Output all lines exactly, with nothing added or dropped.
____________
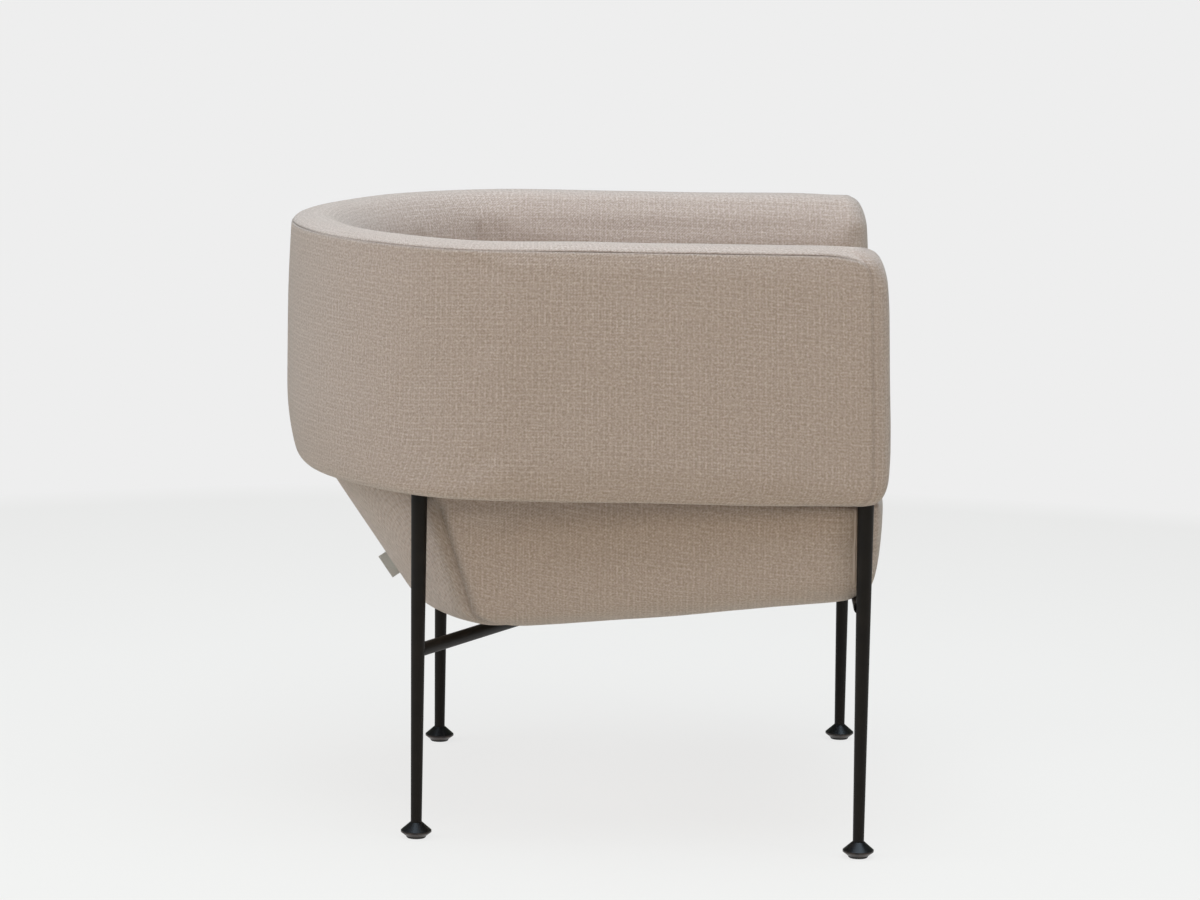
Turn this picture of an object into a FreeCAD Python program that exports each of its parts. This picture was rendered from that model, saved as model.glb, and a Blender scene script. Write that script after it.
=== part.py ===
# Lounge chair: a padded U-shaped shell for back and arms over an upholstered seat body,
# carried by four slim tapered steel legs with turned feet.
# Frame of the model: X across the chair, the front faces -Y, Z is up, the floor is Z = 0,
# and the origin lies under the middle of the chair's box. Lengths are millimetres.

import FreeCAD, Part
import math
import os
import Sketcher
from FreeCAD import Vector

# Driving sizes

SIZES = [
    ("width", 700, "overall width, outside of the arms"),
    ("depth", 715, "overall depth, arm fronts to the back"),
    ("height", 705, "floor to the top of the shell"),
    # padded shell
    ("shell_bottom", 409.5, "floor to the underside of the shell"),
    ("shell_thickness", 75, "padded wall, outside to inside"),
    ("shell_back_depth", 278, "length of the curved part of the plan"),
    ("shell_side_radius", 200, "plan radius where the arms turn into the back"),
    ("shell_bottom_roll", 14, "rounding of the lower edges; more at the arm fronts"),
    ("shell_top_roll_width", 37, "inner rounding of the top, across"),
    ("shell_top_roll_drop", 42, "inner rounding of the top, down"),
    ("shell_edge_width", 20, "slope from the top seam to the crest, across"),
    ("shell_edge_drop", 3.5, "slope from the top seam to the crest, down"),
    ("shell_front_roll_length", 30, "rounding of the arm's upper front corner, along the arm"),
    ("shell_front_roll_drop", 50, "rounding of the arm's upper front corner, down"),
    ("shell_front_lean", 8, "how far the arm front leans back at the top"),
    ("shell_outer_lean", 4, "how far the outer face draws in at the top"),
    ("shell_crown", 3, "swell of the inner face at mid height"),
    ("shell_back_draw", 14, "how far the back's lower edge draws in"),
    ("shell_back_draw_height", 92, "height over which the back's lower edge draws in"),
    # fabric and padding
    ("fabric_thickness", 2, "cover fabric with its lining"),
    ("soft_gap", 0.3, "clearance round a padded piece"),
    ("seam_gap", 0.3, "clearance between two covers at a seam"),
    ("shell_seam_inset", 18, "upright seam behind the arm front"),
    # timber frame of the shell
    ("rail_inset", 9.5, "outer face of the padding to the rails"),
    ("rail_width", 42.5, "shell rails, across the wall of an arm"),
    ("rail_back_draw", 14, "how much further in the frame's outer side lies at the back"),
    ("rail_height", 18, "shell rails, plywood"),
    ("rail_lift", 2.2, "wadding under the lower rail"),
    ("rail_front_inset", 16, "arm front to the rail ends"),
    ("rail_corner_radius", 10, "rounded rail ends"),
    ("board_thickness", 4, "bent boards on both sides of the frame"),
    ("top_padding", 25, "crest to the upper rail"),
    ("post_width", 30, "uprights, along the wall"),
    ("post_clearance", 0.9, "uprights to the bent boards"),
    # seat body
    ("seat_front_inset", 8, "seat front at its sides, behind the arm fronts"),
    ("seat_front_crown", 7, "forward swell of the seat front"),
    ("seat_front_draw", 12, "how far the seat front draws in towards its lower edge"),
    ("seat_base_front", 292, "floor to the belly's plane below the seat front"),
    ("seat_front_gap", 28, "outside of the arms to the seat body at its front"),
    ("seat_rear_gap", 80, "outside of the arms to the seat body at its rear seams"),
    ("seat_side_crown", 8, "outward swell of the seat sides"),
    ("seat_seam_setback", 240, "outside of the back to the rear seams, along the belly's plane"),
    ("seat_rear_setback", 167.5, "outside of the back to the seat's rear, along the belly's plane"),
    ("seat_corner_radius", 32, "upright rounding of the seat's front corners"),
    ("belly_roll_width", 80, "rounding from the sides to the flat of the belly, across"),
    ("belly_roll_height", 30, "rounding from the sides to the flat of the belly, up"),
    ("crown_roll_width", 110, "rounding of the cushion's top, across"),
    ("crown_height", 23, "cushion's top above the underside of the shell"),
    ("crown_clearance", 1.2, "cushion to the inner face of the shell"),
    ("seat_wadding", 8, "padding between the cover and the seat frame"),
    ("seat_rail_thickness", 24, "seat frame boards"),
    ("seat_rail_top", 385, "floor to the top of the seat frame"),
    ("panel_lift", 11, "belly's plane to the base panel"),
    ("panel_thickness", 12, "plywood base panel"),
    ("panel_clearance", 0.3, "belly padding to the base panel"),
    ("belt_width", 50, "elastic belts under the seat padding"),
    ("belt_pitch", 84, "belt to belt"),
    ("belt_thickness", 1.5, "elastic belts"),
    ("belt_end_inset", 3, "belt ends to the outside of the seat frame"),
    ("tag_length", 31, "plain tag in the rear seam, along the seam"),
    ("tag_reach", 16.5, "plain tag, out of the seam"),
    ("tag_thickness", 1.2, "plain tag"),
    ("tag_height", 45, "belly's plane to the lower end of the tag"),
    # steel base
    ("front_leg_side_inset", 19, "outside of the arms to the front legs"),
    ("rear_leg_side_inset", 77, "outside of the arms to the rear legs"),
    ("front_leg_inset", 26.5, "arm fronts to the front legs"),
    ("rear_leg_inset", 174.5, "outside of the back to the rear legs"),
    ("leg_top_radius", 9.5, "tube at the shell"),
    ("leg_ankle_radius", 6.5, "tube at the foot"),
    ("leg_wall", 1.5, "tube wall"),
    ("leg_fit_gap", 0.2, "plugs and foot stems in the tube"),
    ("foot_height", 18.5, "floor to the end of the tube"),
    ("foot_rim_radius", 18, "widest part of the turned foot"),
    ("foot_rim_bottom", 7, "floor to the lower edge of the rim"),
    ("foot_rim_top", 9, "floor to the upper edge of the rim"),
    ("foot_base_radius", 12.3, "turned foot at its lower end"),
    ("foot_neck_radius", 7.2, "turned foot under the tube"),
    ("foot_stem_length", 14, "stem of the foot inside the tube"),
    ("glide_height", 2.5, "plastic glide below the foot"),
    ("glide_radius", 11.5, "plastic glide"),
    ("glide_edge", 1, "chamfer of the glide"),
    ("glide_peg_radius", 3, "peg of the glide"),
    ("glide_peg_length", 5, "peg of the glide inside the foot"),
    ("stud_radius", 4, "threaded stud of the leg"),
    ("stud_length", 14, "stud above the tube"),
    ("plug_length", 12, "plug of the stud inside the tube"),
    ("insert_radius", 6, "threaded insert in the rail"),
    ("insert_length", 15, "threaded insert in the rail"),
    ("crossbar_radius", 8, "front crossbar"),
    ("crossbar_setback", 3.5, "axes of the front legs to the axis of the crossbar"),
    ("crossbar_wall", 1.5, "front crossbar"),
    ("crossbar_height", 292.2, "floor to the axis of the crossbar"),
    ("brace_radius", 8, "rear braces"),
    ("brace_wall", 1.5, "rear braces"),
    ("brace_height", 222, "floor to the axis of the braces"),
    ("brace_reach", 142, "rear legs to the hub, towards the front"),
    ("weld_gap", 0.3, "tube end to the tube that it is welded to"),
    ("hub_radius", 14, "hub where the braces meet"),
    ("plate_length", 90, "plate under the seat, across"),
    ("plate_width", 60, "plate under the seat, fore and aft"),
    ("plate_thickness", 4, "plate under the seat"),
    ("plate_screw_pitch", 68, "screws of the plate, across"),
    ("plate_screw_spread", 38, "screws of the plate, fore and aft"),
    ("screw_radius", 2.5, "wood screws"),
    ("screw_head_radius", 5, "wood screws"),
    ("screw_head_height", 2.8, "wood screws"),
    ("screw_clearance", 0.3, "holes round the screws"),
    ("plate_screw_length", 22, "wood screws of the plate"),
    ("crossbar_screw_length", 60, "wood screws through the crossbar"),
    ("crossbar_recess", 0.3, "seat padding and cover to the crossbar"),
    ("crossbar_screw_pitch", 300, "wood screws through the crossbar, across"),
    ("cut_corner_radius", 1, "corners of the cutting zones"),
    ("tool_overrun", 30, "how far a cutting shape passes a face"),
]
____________
_THE REPLY_
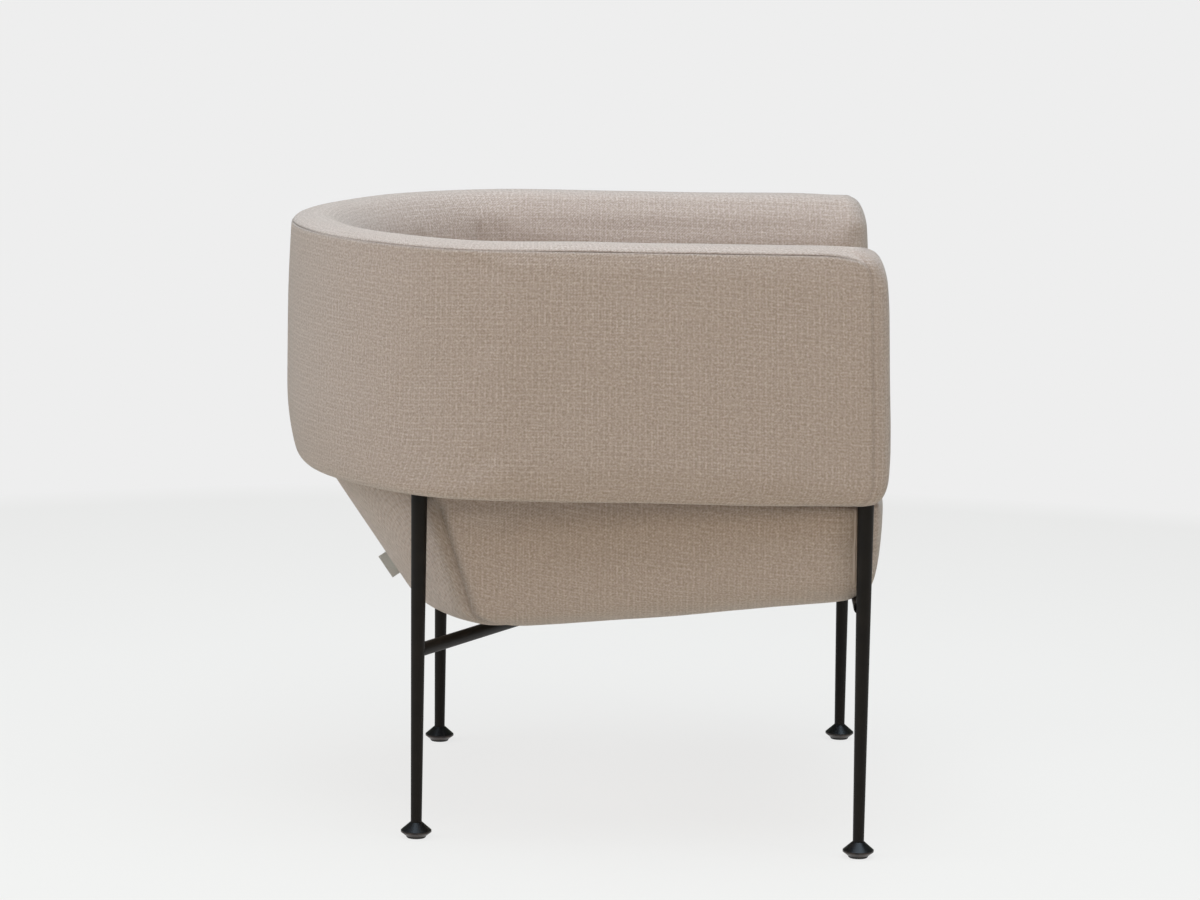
Turn this picture of an object into a FreeCAD Python program that exports each of its parts. This picture was rendered from that model, saved as model.glb, and a Blender scene script. Write that script after it.
=== part.py ===
# Lounge chair: a padded U-shaped shell for back and arms over an upholstered seat body,
# carried by four slim tapered steel legs with turned feet.
# Frame of the model: X across the chair, the front faces -Y, Z is up, the floor is Z = 0,
# and the origin lies under the middle of the chair's box. Lengths are millimetres.

import FreeCAD, Part
import math
import os
import Sketcher
from FreeCAD import Vector

# Driving sizes

SIZES = [
    ("width", 700, "overall width, outside of the arms"),
    ("depth", 715, "overall depth, arm fronts to the back"),
    ("height", 705, "floor to the top of the shell"),
    # padded shell
    ("shell_bottom", 409.5, "floor to the underside of the shell"),
    ("shell_thickness", 75, "padded wall, outside to inside"),
    ("shell_back_depth", 278, "length of the curved part of the plan"),
    ("shell_side_radius", 200, "plan radius where the arms turn into the back"),
    ("shell_bottom_roll", 14, "rounding of the lower edges; more at the arm fronts"),
    ("shell_top_roll_width", 37, "inner rounding of the top, across"),
    ("shell_top_roll_drop", 42, "inner rounding of the top, down"),
    ("shell_edge_width", 20, "slope from the top seam to the crest, across"),
    ("shell_edge_drop", 3.5, "slope from the top seam to the crest, down"),
    ("shell_front_roll_length", 30, "rounding of the arm's upper front corner, along the arm"),
    ("shell_front_roll_drop", 50, "rounding of the arm's upper front corner, down"),
    ("shell_front_lean", 8, "how far the arm front leans back at the top"),
    ("shell_outer_lean", 4, "how far the outer face draws in at the top"),
    ("shell_crown", 3, "swell of the inner face at mid height"),
    ("shell_back_draw", 14, "how far the back's lower edge draws in"),
    ("shell_back_draw_height", 92, "height over which the back's lower edge draws in"),
    # fabric and padding
    ("fabric_thickness", 2, "cover fabric with its lining"),
    ("soft_gap", 0.3, "clearance round a padded piece"),
    ("seam_gap", 0.3, "clearance between two covers at a seam"),
    ("shell_seam_inset", 18, "upright seam behind the arm front"),
    # timber frame of the shell
    ("rail_inset", 9.5, "outer face of the padding to the rails"),
    ("rail_width", 42.5, "shell rails, across the wall of an arm"),
    ("rail_back_draw", 14, "how much further in the frame's outer side lies at the back"),
    ("rail_height", 18, "shell rails, plywood"),
    ("rail_lift", 2.2, "wadding under the lower rail"),
    ("rail_front_inset", 16, "arm front to the rail ends"),
    ("rail_corner_radius", 10, "rounded rail ends"),
    ("board_thickness", 4, "bent boards on both sides of the frame"),
    ("top_padding", 25, "crest to the upper rail"),
    ("post_width", 30, "uprights, along the wall"),
    ("post_clearance", 0.9, "uprights to the bent boards"),
    # seat body
    ("seat_front_inset", 8, "seat front at its sides, behind the arm fronts"),
    ("seat_front_crown", 7, "forward swell of the seat front"),
    ("seat_front_draw", 12, "how far the seat front draws in towards its lower edge"),
    ("seat_base_front", 292, "floor to the belly's plane below the seat front"),
    ("seat_front_gap", 28, "outside of the arms to the seat body at its front"),
    ("seat_rear_gap", 80, "outside of the arms to the seat body at its rear seams"),
    ("seat_side_crown", 8, "outward swell of the seat sides"),
    ("seat_seam_setback", 240, "outside of the back to the rear seams, along the belly's plane"),
    ("seat_rear_setback", 167.5, "outside of the back to the seat's rear, along the belly's plane"),
    ("seat_corner_radius", 32, "upright rounding of the seat's front corners"),
    ("belly_roll_width", 80, "rounding from the sides to the flat of the belly, across"),
    ("belly_roll_height", 30, "rounding from the sides to the flat of the belly, up"),
    ("crown_roll_width", 110, "rounding of the cushion's top, across"),
    ("crown_height", 23, "cushion's top above the underside of the shell"),
    ("crown_clearance", 1.2, "cushion to the inner face of the shell"),
    ("seat_wadding", 8, "padding between the cover and the seat frame"),
    ("seat_rail_thickness", 24, "seat frame boards"),
    ("seat_rail_top", 385, "floor to the top of the seat frame"),
    ("panel_lift", 11, "belly's plane to the base panel"),
    ("panel_thickness", 12, "plywood base panel"),
    ("panel_clearance", 0.3, "belly padding to the base panel"),
    ("belt_width", 50, "elastic belts under the seat padding"),
    ("belt_pitch", 84, "belt to belt"),
    ("belt_thickness", 1.5, "elastic belts"),
    ("belt_end_inset", 3, "belt ends to the outside of the seat frame"),
    ("tag_length", 31, "plain tag in the rear seam, along the seam"),
    ("tag_reach", 16.5, "plain tag, out of the seam"),
    ("tag_thickness", 1.2, "plain tag"),
    ("tag_height", 45, "belly's plane to the lower end of the tag"),
    # steel base
    ("front_leg_side_inset", 19, "outside of the arms to the front legs"),
    ("rear_leg_side_inset", 77, "outside of the arms to the rear legs"),
    ("front_leg_inset", 26.5, "arm fronts to the front legs"),
    ("rear_leg_inset", 174.5, "outside of the back to the rear legs"),
    ("leg_top_radius", 9.5, "tube at the shell"),
    ("leg_ankle_radius", 6.5, "tube at the foot"),
    ("leg_wall", 1.5, "tube wall"),
    ("leg_fit_gap", 0.2, "plugs and foot stems in the tube"),
    ("foot_height", 18.5, "floor to the end of the tube"),
    ("foot_rim_radius", 18, "widest part of the turned foot"),
    ("foot_rim_bottom", 7, "floor to the lower edge of the rim"),
    ("foot_rim_top", 9, "floor to the upper edge of the rim"),
    ("foot_base_radius", 12.3, "turned foot at its lower end"),
    ("foot_neck_radius", 7.2, "turned foot under the tube"),
    ("foot_stem_length", 14, "stem of the foot inside the tube"),
    ("glide_height", 2.5, "plastic glide below the foot"),
    ("glide_radius", 11.5, "plastic glide"),
    ("glide_edge", 1, "chamfer of the glide"),
    ("glide_peg_radius", 3, "peg of the glide"),
    ("glide_peg_length", 5, "peg of the glide inside the foot"),
    ("stud_radius", 4, "threaded stud of the leg"),
    ("stud_length", 14, "stud above the tube"),
    ("plug_length", 12, "plug of the stud inside the tube"),
    ("insert_radius", 6, "threaded insert in the rail"),
    ("insert_length", 15, "threaded insert in the rail"),
    ("crossbar_radius", 8, "front crossbar"),
    ("crossbar_setback", 3.5, "axes of the front legs to the axis of the crossbar"),
    ("crossbar_wall", 1.5, "front crossbar"),
    ("crossbar_height", 292.2, "floor to the axis of the crossbar"),
    ("brace_radius", 8, "rear braces"),
    ("brace_wall", 1.5, "rear braces"),
    ("brace_height", 222, "floor to the axis of the braces"),
    ("brace_reach", 142, "rear legs to the hub, towards the front"),
    ("weld_gap", 0.3, "tube end to the tube that it is welded to"),
    ("hub_radius", 14, "hub where the braces meet"),
    ("plate_length", 90, "plate under the seat, across"),
    ("plate_width", 60, "plate under the seat, fore and aft"),
    ("plate_thickness", 4, "plate under the seat"),
    ("plate_screw_pitch", 68, "screws of the plate, across"),
    ("plate_screw_spread", 38, "screws of the plate, fore and aft"),
    ("screw_radius", 2.5, "wood screws"),
    ("screw_head_radius", 5, "wood screws"),
    ("screw_head_height", 2.8, "wood screws"),
    ("screw_clearance", 0.3, "holes round the screws"),
    ("plate_screw_length", 22, "wood screws of the plate"),
    ("crossbar_screw_length", 60, "wood screws through the crossbar"),
    ("crossbar_recess", 0.3, "seat padding and cover to the crossbar"),
    ("crossbar_screw_pitch", 300, "wood screws through the crossbar, across"),
    ("cut_corner_radius", 1, "corners of the cutting zones"),
    ("tool_overrun", 30, "how far a cutting shape passes a face"),
]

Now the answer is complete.